▸ Entries supplied
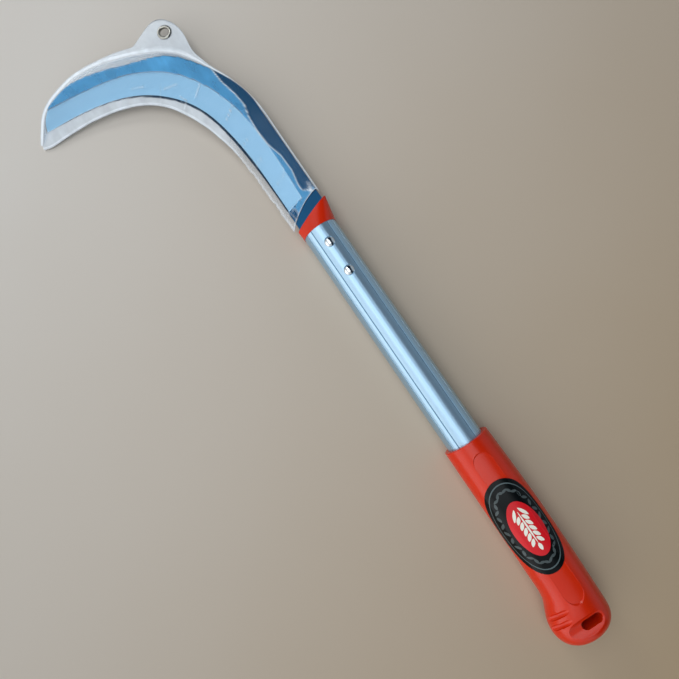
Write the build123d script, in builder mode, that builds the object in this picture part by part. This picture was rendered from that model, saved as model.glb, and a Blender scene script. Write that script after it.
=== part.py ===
from build123d import *
from math import asin, atan, copysign, cos, degrees, pi, radians, sin, sqrt
import os

# Long-handled hand sickle with a hooked blade, lying in its clear blade sheath.
#
# Everything is modelled on the bench: the handle's axis is X, from the butt at 0 towards
# the blade, the blade lies in the XY plane with its tip towards +Y, and +Z is the side
# with the rivets' domed heads. The finished pieces are then laid down as the tool rests
# on a floor, on its butt, its front rivet and the tip of its sheath.

# ---- driving dimensions, mm ----
GRIP_LENGTH = 158.0
TUBE_START = 40.0
TUBE_END = 350.0
TUBE_R = 14.0
TUBE_WALL = 1.3
GROOVE_R = 0.45
GROOVE_OFFSETS = (-52, -31, 31, 52)

BLADE_THICK = 2.6
EDGE_THICK = 0.3
PAST_EDGE_DROP = 0.45
TANG_START = 298.0
TANG_HALF = 10.0
NECK_SPINE_Y = -15.4
NECK_EDGE_Y = 12.6

COLLAR_R = 14.4
COLLAR_SLACK = 0.1
SPIGOT_R = 12.6
SPIGOT_START = 296.0
MOUTH_SPINE = (371.3, -18.6)
MOUTH_EDGE = (358.4, 14.8)
MOUTH_HALF_HEIGHT = 5.2

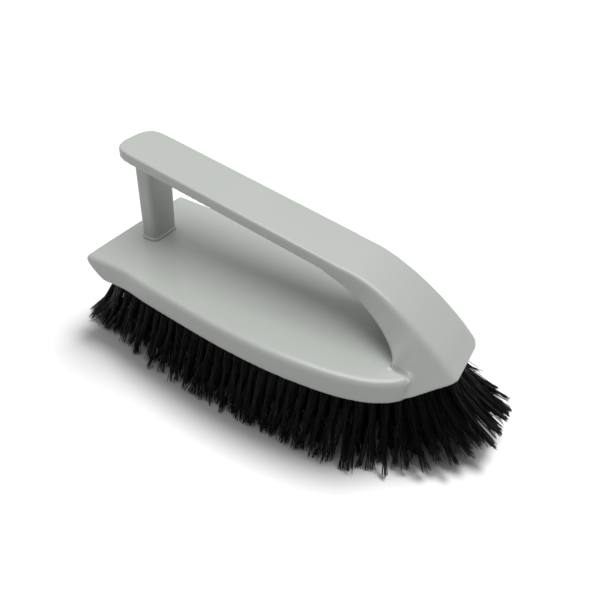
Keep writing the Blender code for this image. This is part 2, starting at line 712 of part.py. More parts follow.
def make_tuft(tuft, pattern, material, parent):
    """A bundle folded round its anchor in a hole, whose strands grow from its lower end.

    The anchor wire is fused with the bundle, and its two ends reach for the hole's wall.
    """
    bm = bmesh.new()
    crown = add_ring(bm, plug_ring(tuft, TUFT_RECESS + TUFT_DEPTH))
    rim = add_ring(bm, plug_ring(tuft, TUFT_RECESS))
    bridge_rings(bm, [crown, rim])
    bm.faces.new(crown)
    end_verts = list(rim)
    roots = strand_roots()
    for root_x, root_y in roots:
        for step in range(STRAND_SIDES):
            corner_x, corner_y = strand_corner(step)
            end_verts.append(bm.verts.new(tuft.at(root_x + corner_x, root_y + corner_y,
                                                  TUFT_RECESS)))
    for face in pattern:
        bm.faces.new([end_verts[index] for index in face])
    wander = random.Random(STRAND_SEED + tuft.index)
    for index, root in enumerate(roots):
        first = TUFT_SIDES + index * STRAND_SIDES
        add_strand(bm, tuft, end_verts[first:first + STRAND_SIDES], root, wander)
    bmesh.ops.recalc_face_normals(bm, faces=bm.faces)
    anchor_reach = HOLE_CLEARANCE + TUFT_RADIUS * (1 - math.cos(math.pi / TUFT_SIDES)) - ANCHOR_GAP
    for step, end in ((TUFT_SIDES // 2 - 1, -1), (TUFT_SIDES - 1, 1)):
        corners = {crown[step], crown[(step + 1) % TUFT_SIDES]}
        side_faces = [face for face in bm.faces
                      if len(face.verts) == 4 and corners <= set(face.verts)]
        bmesh.ops.inset_individual(bm, faces=side_faces, thickness=anchor_margin())
        outwards = (tuft.at(end, 0, 0) - tuft.at(0, 0, 0)) * anchor_reach
        bmesh.ops.translate(bm, verts=side_faces[0].verts, vec=outwards)
    origin = tuft.at(0, 0, 0)
    bmesh.ops.translate(bm, verts=bm.verts, vec=-origin)
    name = f"tuft_{tuft.index:02d}"
    return add_object(name, finish_mesh(bm, name), material, parent, origin)


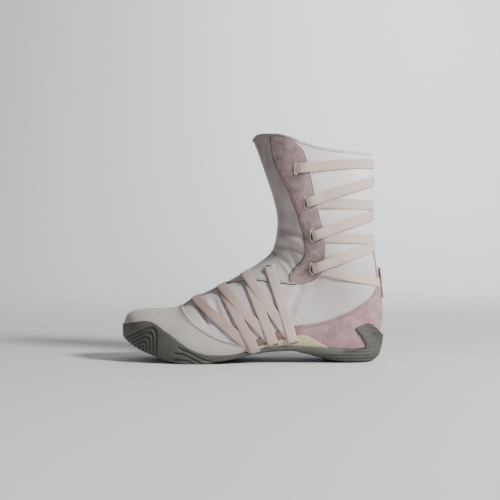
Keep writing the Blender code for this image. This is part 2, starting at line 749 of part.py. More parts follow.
def plate_outline(grow):
    """Side view of the arch plate, grown all round by a clearance."""
    top, bottom = side_view(PLATE_TOP_EDGE), side_view(SOLE_TOP_EDGE)
    between = (bottom[:, 0] > top[0][0] + GAP) & (bottom[:, 0] < top[-1][0] - GAP)
    return shrink(np.vstack([top, bottom[between][::-1]]), -grow)


def make_plate_form(name, material, low, high, grow):
    """Arch plate: a thin saddle under the foot whose wings stand up on both sides."""

    def outer(row, side):
        return sole_inside(row, side, high)

    form = sole_form(name, material, low, outer, PLATE_END_ROW, PLATE_COLUMNS)
    return combine(form, prism(plate_outline(grow), -BEYOND, BEYOND), "INTERSECT")


def make_binding(tape_edge):
    """Folded tape round the collar's edge, seated on the ends of wall and panels."""
    turns = GRID_COLUMNS[:-1]
    top = np.full_like(turns, float(LAST_ROW))
    along, _, out = directions(top, turns)
    edge = skin(top, turns)
    inner, outer = -WALL - GAP, GAP + SUEDE + GAP
    ring = [
        edge + out * lift + along * rise
        for lift, rise in ((inner, GAP), (outer, GAP), (outer, BINDING_RISE), (inner, BINDING_RISE))
    ]
    points = np.stack(ring, 1).reshape(-1, 3)
    count = len(turns)
    faces = []
    for here in range(count):
        there = (here + 1) % count
        for side in range(4):
            after = (side + 1) % 4
            faces.append([4 * here + side, 4 * here + after, 4 * there + after, 4 * there + side])
    return closed_mesh("collar_binding", points, faces, tape_edge)


def make_pull_tab(suede):
    """Strap of suede stitched down at both ends, standing off the heel between them."""
    rows = np.linspace(*TAB_ROWS, 11)
    swell = np.sin(np.linspace(0, math.pi, 11)) ** 0.6 * TAB_SWELL
    seat = 2 * GAP + SUEDE + swell
    inner_line = lifted(rows, 1.0, seat)[:, [0, 2]]
    outer_line = lifted(rows, 1.0, seat + TAB_THICKNESS)[:, [0, 2]]
    middle = skin(TAB_ROWS[0], 1.0)[1]
    edges = middle - TAB_WIDTH / 2, middle + TAB_WIDTH / 2
    tab = prism(np.vstack([inner_line, outer_line[::-1]]), *edges)
    tab.name = tab.data.name = "pull_tab"
    tab.data.materials.append(suede)
    return tab


def make_toe_cap(leather):
    """Leather cap over the toe, from the sole's edge up to the instep panel."""
    sole_top, edge = side_view(SOLE_TOP_EDGE), side_view(CAP_EDGE)
    above_sole = shifted(sole_top[sole_top[:, 0] <= edge[-1][0]], GAP)
    rear = shifted(edge, -GAP / 2)
    front = [(rear[0][0], ABOVE), (-LENGTH, ABOVE), (-LENGTH, above_sole[0][1])]
    cap = overlay("toe_cap", LEATHER, [*above_sole, *rear[::-1], *front], leather, PANEL_ROWS["toe_cap"])
    return combine(cap, prism(plate_outline(GAP), -BEYOND, BEYOND), "DIFFERENCE")


def make_instep_panel(leather):
    """Leather over the instep, from the toe cap to the ankle, with the first slots."""
    cap_edge, top_edge = side_view(CAP_EDGE), shifted(side_view(INSTEP_TOP_EDGE), -GAP / 2)
    start = shifted(cap_edge, GAP / 2)[0][0]
    lower = shifted(side_view(INSTEP_EDGE), GAP / 2)
    outline = [(start, ABOVE), *lower, *top_edge[::-1], (top_edge[0][0], ABOVE)]
    panel = overlay("instep_panel", LEATHER, outline, leather, PANEL_ROWS["instep_panel"])
    before_cap = [(-LENGTH, 0), *cap_edge[::-1], (cap_edge[0][0], ABOVE), (-LENGTH, ABOVE)]
    combine(panel, prism(before_cap, -BEYOND, BEYOND), "DIFFERENCE")
    for side in (-1, 1):
        for row, turn in INSTEP_SLOTS:
            ahead = skin(row + 0.2, side * turn) - skin(row - 0.2, side * turn)
            combine(panel, slot_cutter(row, side * turn, ahead[[0, 2]]), "DIFFERENCE")
    return panel


def make_shaft_front(satin):
    """Smooth panel up the front of the shaft, between the eyestays."""
    seam, foot = shifted(side_view(FRONT_SEAM), -GAP / 2), shifted(side_view(INSTEP_TOP_EDGE), GAP / 2)
    front = [(-LENGTH, foot[0][1]), (-LENGTH, ABOVE), (seam[0][0], ABOVE)]
    return overlay("shaft_front", LEATHER, [*front, *seam, *foot[::-1]], satin, PANEL_ROWS["shaft_front"])


def make_eyestay(name, side, suede):
    """Suede strip beside the front of the shaft, with four slots for the elastic."""
    limits = (-BEYOND, 0.0) if side < 0 else (0.0, BEYOND)
    outline = shrink(eyestay_outline(), GAP / 2)
    stay = overlay(name, SUEDE, outline, suede, PANEL_ROWS["eyestay"], limits)
    for slot in SHAFT_SLOTS:
        row, turn = turn_at(placed(slot), side, SHAFT_TAPE_ROWS)
        combine(stay, slot_cutter(row, turn, SHAFT_SLOT_WAY), "DIFFERENCE")
    return stay


def make_counter(suede):
    """Suede round the heel, above the sole, with a strip up the back seam."""
    edge, hook_line = side_view(COUNTER_TOP_EDGE), shifted(side_view(SOLE_TOP_EDGE + HEEL_HOOK), GAP)
    hook_line = hook_line[hook_line[:, 0] >= edge[0][0]]
    outline = [*edge, (LENGTH, edge[-1][1]), (LENGTH, hook_line[-1][1]), *hook_line[::-1]]
    counter = overlay("heel_counter", SUEDE, outline, suede, PANEL_ROWS["heel_counter"])
    return combine(counter, prism(plate_outline(GAP), -BEYOND, BEYOND), "DIFFERENCE")


def shrink(outline, distance):
    """A closed outline moved inwards by a small distance."""
    outline = np.array(outline)
    ahead, behind = np.roll(outline, -1, 0) - outline, outline - np.roll(outline, 1, 0)
    step = unit(unit(ahead) + unit(behind))
    x, z = outline[:, 0], outline[:, 1]
    area = (x * np.roll(z, -1) - np.roll(x, -1) * z).sum()
    side = np.sign(area) * distance
    return outline + np.stack([-step[:, 1], step[:, 0]], 1) * side


def eyestay_outline():
    """Side view of an eyestay, from the front seam round its foot and up its back edge."""
    seam, back_edge = side_view(FRONT_SEAM), side_view(EYESTAY_BACK_EDGE)
    foot = side_view([FRONT_SEAM[-1], *EYESTAY_FOOT, EYESTAY_BACK_EDGE[0]])
    top = [(seam[0][0], ABOVE), (back_edge[-1][0], ABOVE)]
    return np.array([*top, *back_edge[::-1], *foot[::-1][1:-1], *seam[::-1]])


def make_laces(elastic):
    """Wide elastic: one zigzag round the back of the shaft, one on each side of the foot."""
    runs = []
    for number, height in enumerate(BAR_HEIGHTS_AT_BACK):
        slot = SHAFT_SLOTS[number]
        start = slot if number == 0 else slot_behind(slot)
        run = shaft_tape(start, height, slot, 0.0, elastic)
        if number > 0:
            combine(run, prism(shrink(eyestay_outline(), -GAP), -BEYOND, 0), "DIFFERENCE")
        runs.append(run)
    for number, height in enumerate(SLANT_HEIGHTS_AT_BACK):
        end = slot_behind(SHAFT_SLOTS[number])
        run = shaft_tape(SHAFT_SLOTS[number + 1], height, end, CROSSING, elastic)
        combine(run, prism(shrink(eyestay_outline(), -GAP), 0, BEYOND), "DIFFERENCE")
        runs.append(run)
    laces = [join(runs, "shaft_lace")]
    panel_edge = shifted(side_view(INSTEP_EDGE), -GAP)
    sole_line = shifted(side_view(SOLE_TOP_EDGE), 2 * GAP)
    for sign, word in ((-1, "outer"), (1, "inner")):
        runs = []
        for number, foot in enumerate(PLATE_TURNS):
            runs.append(instep_tape(INSTEP_SLOTS[number], foot, sign, CROSSING, elastic))
            row, turn = INSTEP_SLOTS[number + 1]
            run = instep_tape((row, turn), foot, sign, 0.0, elastic)
            if number < len(PLATE_TURNS) - 1:
                over = [*panel_edge, (panel_edge[-1][0], HEIGHT), (panel_edge[0][0], HEIGHT)]
                combine(run, prism(over, -BEYOND, BEYOND), "DIFFERENCE")
            runs.append(run)
        lace = join(runs, f"instep_lace_{word}")
        below = [*sole_line, (sole_line[-1][0], -HEIGHT), (sole_line[0][0], -HEIGHT)]
        laces.append(combine(lace, prism(below, -BEYOND, BEYOND), "DIFFERENCE"))
    return laces


def slot_behind(slot):
    """A place behind a slot, under the eyestay's edge, where elastic comes out again."""
    return (slot[0] + SLOT_RETURN[0], slot[1] + SLOT_RETURN[1])


def main():
    """Makes each piece of the boot in an empty scene."""
    for thing in list(bpy.data.objects):
        bpy.data.objects.remove(thing)
    stuffs = {
        "fabric": finish_of("fabric", (0.62, 0.60, 0.60), 0.85),
        "leather": finish_of("leather", (0.60, 0.57, 0.53), 0.5),
        "satin": finish_of("satin", (0.42, 0.38, 0.37), 0.45),
        "suede": finish_of("suede", (0.50, 0.36, 0.37), 0.95),
        "rubber": finish_of("rubber", (0.14, 0.14, 0.12), 0.6),
        "plate": finish_of("plate", (0.66, 0.63, 0.53), 0.4),
        "elastic": finish_of("elastic", (0.60, 0.50, 0.45), 0.8),
        "binding": finish_of("binding", (0.45, 0.40, 0.38), 0.7),
        "foam": finish_of("foam", (0.55, 0.52, 0.50), 0.9),
    }
    boot = bpy.data.objects.new("boot", None)
    bpy.context.scene.collection.objects.link(boot)
    clearance = make_plate_form("clearance", None, 0.0, PLATE + 2 * GAP, GAP)
    pieces = [
        make_upper(stuffs["fabric"]),
        make_insole(stuffs["foam"]),
        make_outsole(stuffs["rubber"], clearance),
        make_plate_form("arch_plate", stuffs["plate"], GAP, GAP + PLATE, 0.0),
        make_binding(stuffs["binding"]),
        make_pull_tab(stuffs["suede"]),
        make_toe_cap(stuffs["leather"]),
        make_instep_panel(stuffs["leather"]),
        make_shaft_front(stuffs["satin"]),
        make_eyestay("eyestay_outer", -1, stuffs["suede"]),
        make_eyestay("eyestay_inner", 1, stuffs["suede"]),
        make_counter(stuffs["suede"]),
        *make_laces(stuffs["elastic"]),
    ]
    for piece in pieces:
        piece.parent = boot
        piece.data.shade_smooth()
        piece.data.set_sharp_from_angle(angle=math.radians(40))


main()
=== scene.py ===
"""High-top boxing boot, left foot: its visible surfaces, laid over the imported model.

The toe points along -X, the outer side is -Y and +Z is up. All lengths are metres.
"""

import math

import bmesh
import bpy
import numpy as np
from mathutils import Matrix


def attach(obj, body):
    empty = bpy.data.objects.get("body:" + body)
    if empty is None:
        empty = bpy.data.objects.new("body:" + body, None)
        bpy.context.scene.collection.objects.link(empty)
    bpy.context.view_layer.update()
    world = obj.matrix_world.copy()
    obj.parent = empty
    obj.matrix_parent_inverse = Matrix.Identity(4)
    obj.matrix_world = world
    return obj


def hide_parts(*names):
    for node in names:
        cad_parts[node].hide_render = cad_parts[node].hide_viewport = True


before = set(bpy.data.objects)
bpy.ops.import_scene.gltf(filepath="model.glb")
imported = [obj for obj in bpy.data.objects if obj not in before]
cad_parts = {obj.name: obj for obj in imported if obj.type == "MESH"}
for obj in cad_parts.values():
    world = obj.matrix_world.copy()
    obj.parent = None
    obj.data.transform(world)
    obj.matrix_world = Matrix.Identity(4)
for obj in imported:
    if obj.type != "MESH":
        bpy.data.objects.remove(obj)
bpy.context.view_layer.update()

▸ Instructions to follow
Start with the line that holds "2 * GAP, GAP)" and finish with the line that holds "obj.matrix_world = Matrix.Identity(4)". Transcribe each line in between exactly, and those two as well.

▸ Exercise solution
    clearance = make_plate_form("clearance", None, 0.0, PLATE + 2 * GAP, GAP)
    pieces = [
        make_upper(stuffs["fabric"]),
        make_insole(stuffs["foam"]),
        make_outsole(stuffs["rubber"], clearance),
        make_plate_form("arch_plate", stuffs["plate"], GAP, GAP + PLATE, 0.0),
        make_binding(stuffs["binding"]),
        make_pull_tab(stuffs["suede"]),
        make_toe_cap(stuffs["leather"]),
        make_instep_panel(stuffs["leather"]),
        make_shaft_front(stuffs["satin"]),
        make_eyestay("eyestay_outer", -1, stuffs["suede"]),
        make_eyestay("eyestay_inner", 1, stuffs["suede"]),
        make_counter(stuffs["suede"]),
        *make_laces(stuffs["elastic"]),
    ]
    for piece in pieces:
        piece.parent = boot
        piece.data.shade_smooth()
        piece.data.set_sharp_from_angle(angle=math.radians(40))


main()
=== scene.py ===
"""High-top boxing boot, left foot: its visible surfaces, laid over the imported model.

The toe points along -X, the outer side is -Y and +Z is up. All lengths are metres.
"""

import math

import bmesh
import bpy
import numpy as np
from mathutils import Matrix


def attach(obj, body):
    empty = bpy.data.objects.get("body:" + body)
    if empty is None:
        empty = bpy.data.objects.new("body:" + body, None)
        bpy.context.scene.collection.objects.link(empty)
    bpy.context.view_layer.update()
    world = obj.matrix_world.copy()
    obj.parent = empty
    obj.matrix_parent_inverse = Matrix.Identity(4)
    obj.matrix_world = world
    return obj


def hide_parts(*names):
    for node in names:
        cad_parts[node].hide_render = cad_parts[node].hide_viewport = True


before = set(bpy.data.objects)
bpy.ops.import_scene.gltf(filepath="model.glb")
imported = [obj for obj in bpy.data.objects if obj not in before]
cad_parts = {obj.name: obj for obj in imported if obj.type == "MESH"}
for obj in cad_parts.values():
    world = obj.matrix_world.copy()
    obj.parent = None
    obj.data.transform(world)
    obj.matrix_world = Matrix.Identity(4)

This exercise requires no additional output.